During the height of the COVID-19 pandemic, the idea of “resilience” gained more attention. Your resilience as a health care provider was certainly tested—and hopefully strengthened—and new challenges will arise to test our resilience again and provide opportunities to learn more about ourselves and each other.
What about the resilience of your patients, especially older adults with dementia? Resilience in older adults is described as the ability to achieve, retain, or regain a level of physical or emotional health after illness or loss. Consider all of the difficult life events that many (if not most) of your older patients have experienced…deaths of loved ones, loss of jobs, physical injuries and decline, wars, natural disasters, financial hardships and many others. Older adults, by virtue of surviving through decades of these life experiences, tend to be resilient.
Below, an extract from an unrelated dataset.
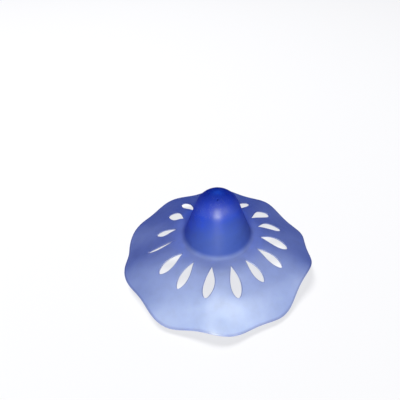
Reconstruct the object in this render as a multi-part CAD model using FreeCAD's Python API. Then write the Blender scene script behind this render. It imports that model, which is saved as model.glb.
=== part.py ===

Although they may not have been successfully resilient in all of these experiences, they have accrued some positive experiences in which they were resilient and motivated. When working with older adults who can benefit from physical resilience after an injury or illness, it’s helpful to explore their prior challenges and learn how they got through them. Then you can help establish and reinforce these strengths that suggest resilience and motivation.
For example, “When you had hip surgery 5 years ago, you got through that and were able to do more things with your grandchildren, so let’s keep moving now while you’re here recovering from your knee surgery”.
Or, “You said that it helped to look forward to going walking with your friends again while you were going through those tough chemo treatments a few years ago. Let’s list some activities you can look forward to doing after you leave the hospital this time, and work together to keep moving so you stay strong.”
Have a great week and Happy Labor Day!